BEGIN Supplied information
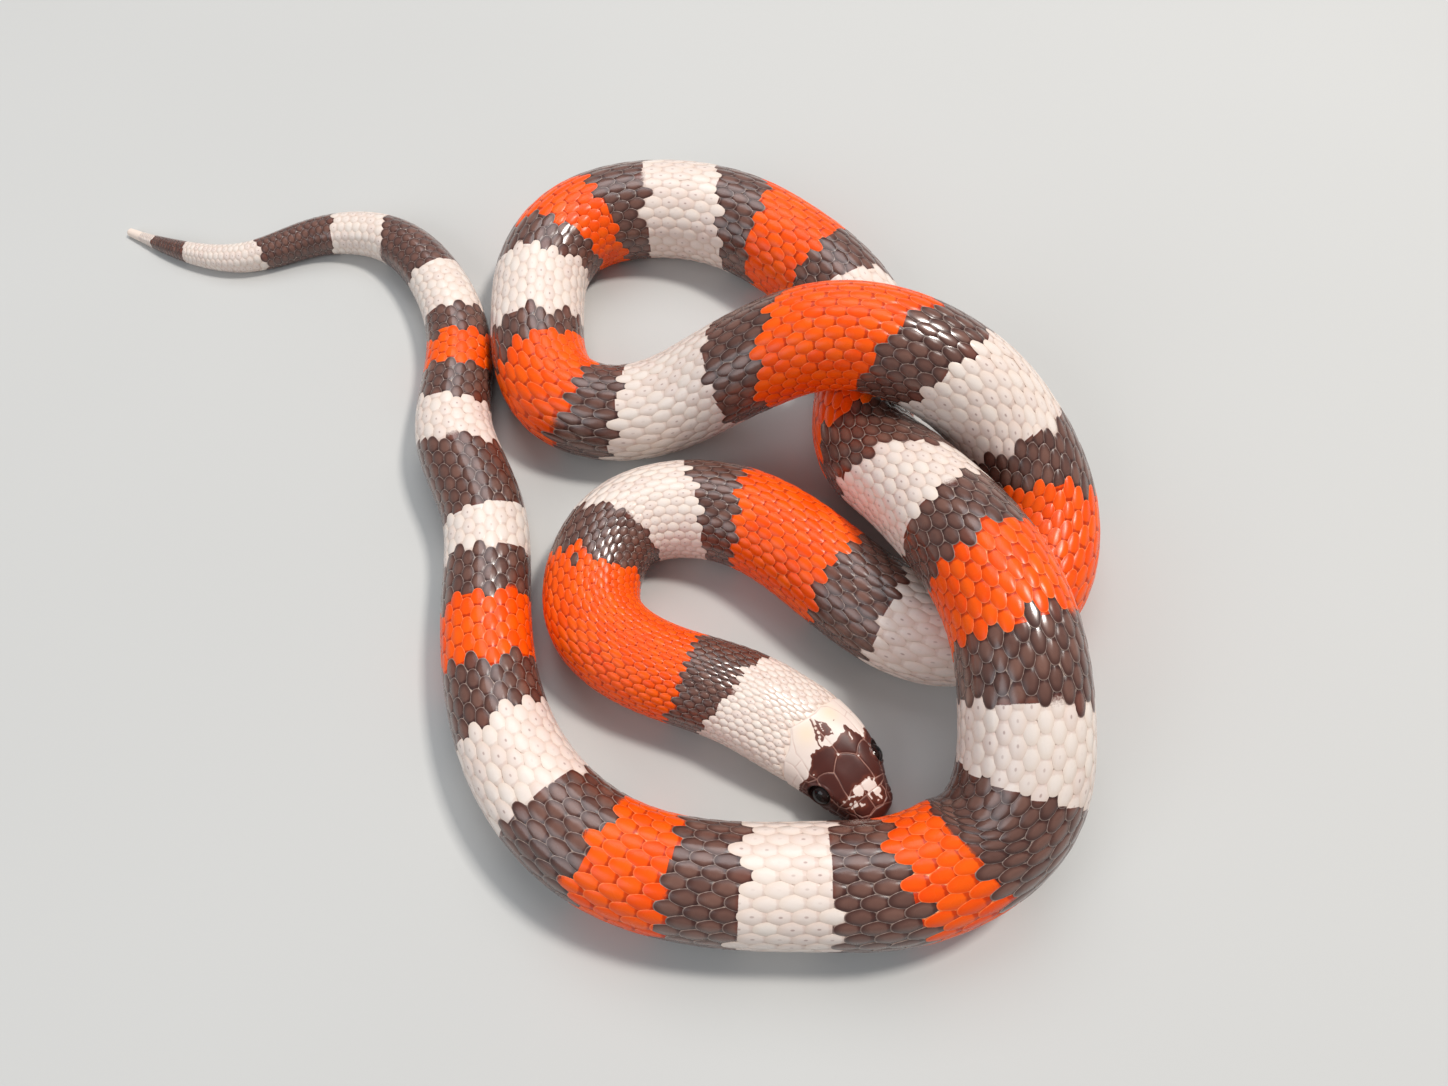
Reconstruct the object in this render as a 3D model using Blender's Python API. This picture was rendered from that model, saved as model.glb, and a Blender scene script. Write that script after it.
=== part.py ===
"""A milk snake as a still, life-size museum model, lying in its coils on a flat floor.

The body follows one smooth line, the route, which crosses over itself twice. A loaf-shaped
section with a flat belly is swept along it, and thin cuts part it into the head, the neck,
twelve lengths of body and two of tail. Sizes are in millimetres and become metres where
the meshes are made. The origin is on the floor under the middle of the whole model.
"""

import math

import bmesh
import bpy
import numpy as np

MM = 0.001

# Cuts between two nodes, and the play of an eye in its socket.
GAP = 0.4
EYE_PLAY = 0.3
# A curve's length is measured in this many steps, and its direction over this far to each side.
CURVE_STEPS = 6000
HEADING_REACH = 0.5
# The height over the floor is averaged over this far to each side, so the body lifts off without a kink.
LIFT_EASE = 8
LIFT_SAMPLES = 17

# Longest step between two rings of the body, and the number of points round one ring.
RING_STEP = 5.6
SIDES = 20

# The belly's depth below the widest level, over the half width.
BELLY = 0.80
# The round flank would reach this far down, but the floor flattens the belly first.
FLANK_DEPTH = 0.90
FLANK_POWER = 2.6

# The belly's line from the tip of the snout to the tip of the tail: x, y and height over the floor.
ROUTE = (
    (60.2, -61.5, 0), (57, -57.4, 0), (51.3, -50.3, 0), (42.9, -44.4, 0), (35.9, -40.5, 0),
    (20.3, -34.8, 0), (8.9, -25.2, 0), (8, -18, 0), (14.4, -5.2, 0), (21.4, -2.6, 0),
    (37.7, -4.8, 0), (56.9, -19.6, 0), (73.1, -28.2, 0), (87.9, -22.4, 0), (94.2, -7.3, 0.3),
    (93.5, -1.1, 1.8), (84.1, 13.2, 9.6), (74.9, 18.7, 16.4), (63.8, 22.9, 19.8), (52.8, 24.8, 19),
    (41.4, 24.1, 13.2), (29.9, 22.4, 5.4), (8.3, 19.9, 0), (-0.5, 23.8, 0), (-7, 45.2, 0),
    (-6.2, 57.8, 0), (0.1, 68, 0), (10.5, 72.7, 0), (35.1, 70, 0), (47.1, 62, 0),
    (62.1, 41.6, 0), (62.9, 30.8, 0), (61.2, 20.1, 0.5), (61.6, 9.5, 2.7), (66.5, -0.1, 7.2),
    (72.3, -11.4, 13.7), (77.6, -22.8, 18.2), (81.2, -34.8, 18.6), (82.5, -46.3, 14.3), (78.8, -64.1, 3.2),
    (61.5, -73, 0), (50.5, -73.6, 0), (30.9, -73.1, 0), (12.5, -67.9, 0), (-2.9, -53.1, 0),
    (-11.9, -21.7, 0), (-14.4, -2.4, 0), (-21.9, 15.6, 0), (-23.3, 36.2, 0), (-29.9, 55, 0),
    (-43.3, 68.6, 0), (-60.3, 69.6, 0), (-74.3, 64.6, 0), (-89.1, 66.6, 0), (-104.3, 73.4, 0),
)

# Half width of the head, then of the body, by the distance from the tip of the snout.
HALF_WIDTH = (
    (0, 3.6), (1.6, 4.0), (3, 4.6), (4.5, 5.1), (6, 5.8), (7.5, 6.4), (9, 6.8), (11, 7.3), (13, 7.8),
    (16, 8.3), (20, 8.9), (28, 9.2), (40, 8.8), (50, 8.7), (70, 9.3), (85, 9.2), (105, 9.8), (150, 9.9),
    (204, 10.8), (248, 10.3), (297, 9.7), (347, 10.0), (367, 10.6), (397, 10.8), (447, 10.2), (497, 10.5),
    (541, 11.3), (586, 10.5), (626, 10.0), (661, 8.6), (691, 8.15), (712, 8.2), (726, 7.2), (748, 6.5),
    (770, 5.6), (793, 4.2), (813, 3.1), (826, 2.2), (834, 1.4), (838, 0.8),
)
# Its corners are rounded over this share of the distance from the snout, between two limits.
WIDTH_EASE = (0.12, 0.3, 6)
# Height of the widest level and of the back over the floor, on the head and the nape.
WIDEST_LEVEL = ((0, 3.7), (3, 3.7), (6, 3.9), (10, 4.3), (14, 4.9), (20, 6.4), (28, 7.3), (40, 7.04))
BACK_LEVEL = (
    (0, 5.4), (1.2, 5.7), (2.2, 6.2), (4.3, 7.3), (6.2, 8.1), (8.5, 8.9), (10.6, 9.4), (12.6, 9.9),
    (14.4, 10.3), (17, 11.0), (20, 11.9), (28, 13.6), (40, 14.5), (50, 14.8),
)
# Past the nape the back stands this far over the widest level, over the half width.
BACK = 0.93
# Where the nape's own widest level and back give way to the body's, and over what length.
WIDEST_TURNOVER = (28, 14)
BACK_TURNOVER = (34, 16)
# The head's tables are rounded over this reach.
HEAD_EASE = 1.0
# The chin's clearance over the floor, and how square the head's roof is (2 is round).
CHIN_LEVEL = ((0, 1.3), (3, 0.9), (6, 0.5), (10, 0.2), (14, 0))
ROOF_POWER = ((0, 2.3), (4, 2.6), (11, 2.7), (16, 2.4), (24, 2.0))
# The nose rounds off over this length; the lower jaw is set back and rounds off over more.
NOSE_LENGTH = 1.7
JAW_LENGTH = 2.9
NOSE_LEVEL = 3.5

# The mouth: height of the line by the distance from the snout, the groove's depth and its half width.
MOUTH_LEVEL = ((0, 2.3), (1, 2.1), (4, 2.2), (8, 2.3), (12, 2.8), (15, 3.5))
MOUTH_EASE = 0.5
MOUTH_START = 0.7
MOUTH_DEEPENS = 0.6
MOUTH_END = 14.2
MOUTH_FADES = 1.5
LIP_DEPTH = 0.40
LIP_HALF = 0.16

# Rings over the round of the nose, in degrees of its quarter circle, and evenly behind it.
NOSE_RINGS = (12, 24, 38, 54, 72)
NOSE_GAP = 0.5
HEAD_RINGS = 18
# Points of one ring on each side, over and under the line of the mouth.
ROOF_POINTS = 10
CHIN_POINTS = 5

# An eye is a slightly flattened ball, given by its place and its half sizes along, across and up.
EYE_ALONG = 9.1
EYE_ACROSS = 5.35
EYE_LEVEL = 5.9
EYE_HALF = (2.0, 1.75, 1.9)
NOSTRIL_ALONG = 2.35
NOSTRIL_LEVEL = 4.6
NOSTRIL_RADIUS = 0.42
NOSTRIL_DEPTH = 0.8
# The nostril's cutter starts this far outside, and widens from the first share of the radius to the second.
NOSTRIL_REACH = 0.7
NOSTRIL_TAPER = (0.7, 1.2)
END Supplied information
• [Exercise description]: Return only the lines spanning from the first line of the material through the line with "LIFT_SAMPLES = 17", copied exactly, both ends kept.

• [Response below]:
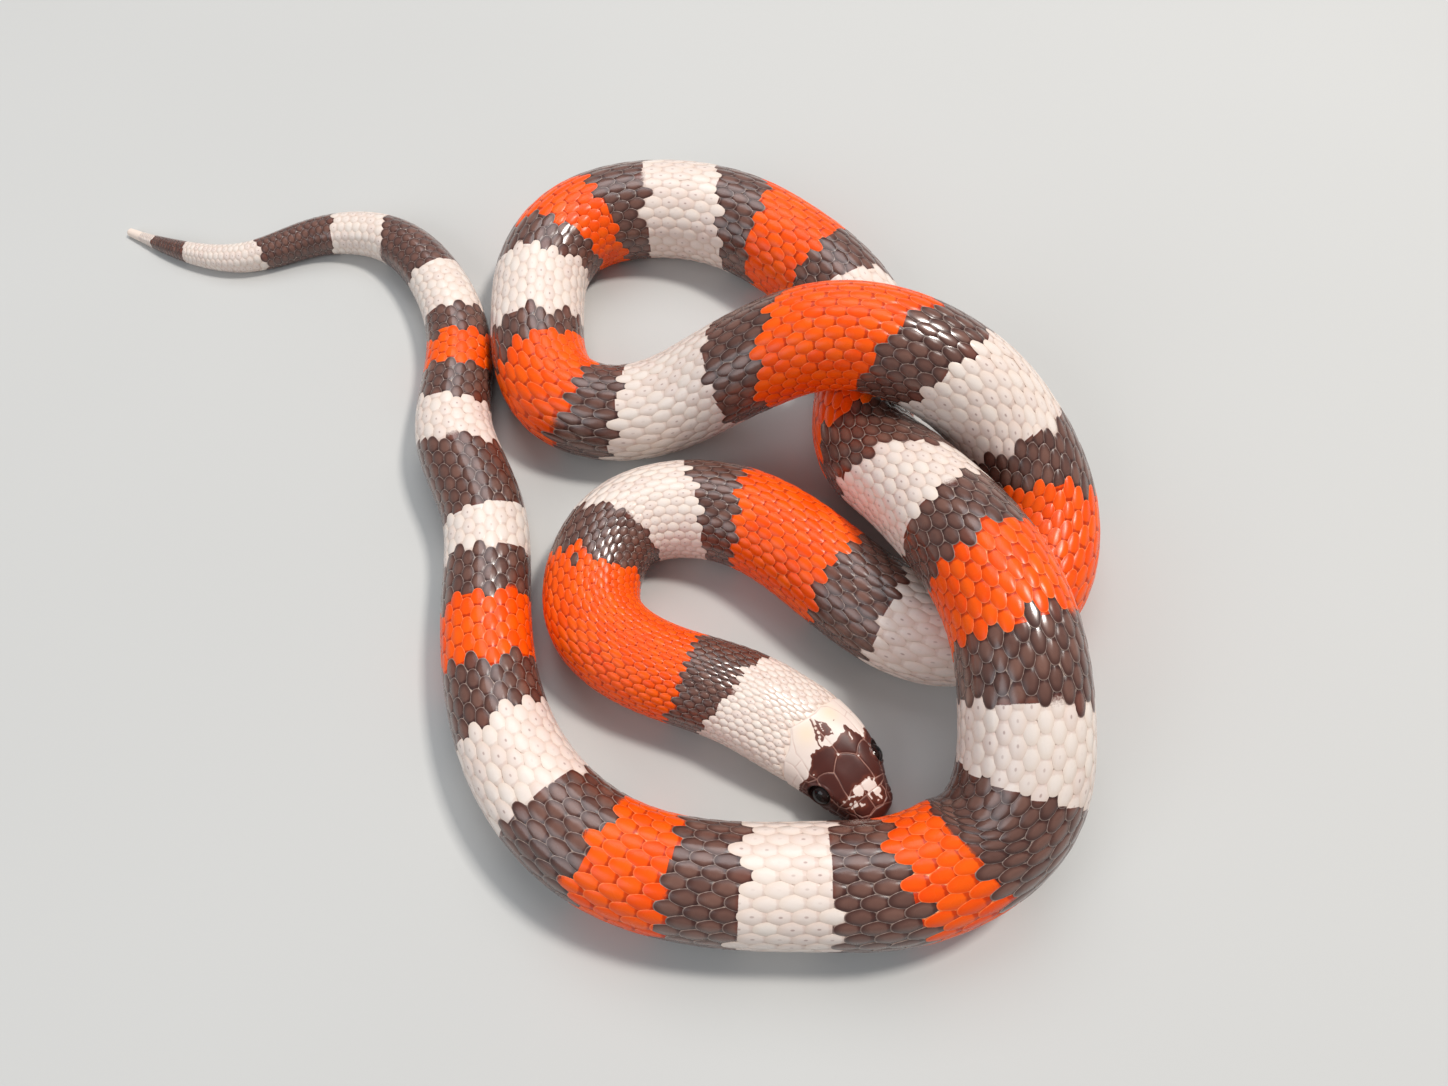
Reconstruct the object in this render as a 3D model using Blender's Python API. This picture was rendered from that model, saved as model.glb, and a Blender scene script. Write that script after it.
=== part.py ===
"""A milk snake as a still, life-size museum model, lying in its coils on a flat floor.

The body follows one smooth line, the route, which crosses over itself twice. A loaf-shaped
section with a flat belly is swept along it, and thin cuts part it into the head, the neck,
twelve lengths of body and two of tail. Sizes are in millimetres and become metres where
the meshes are made. The origin is on the floor under the middle of the whole model.
"""

import math

import bmesh
import bpy
import numpy as np

MM = 0.001

# Cuts between two nodes, and the play of an eye in its socket.
GAP = 0.4
EYE_PLAY = 0.3
# A curve's length is measured in this many steps, and its direction over this far to each side.
CURVE_STEPS = 6000
HEADING_REACH = 0.5
# The height over the floor is averaged over this far to each side, so the body lifts off without a kink.
LIFT_EASE = 8
LIFT_SAMPLES = 17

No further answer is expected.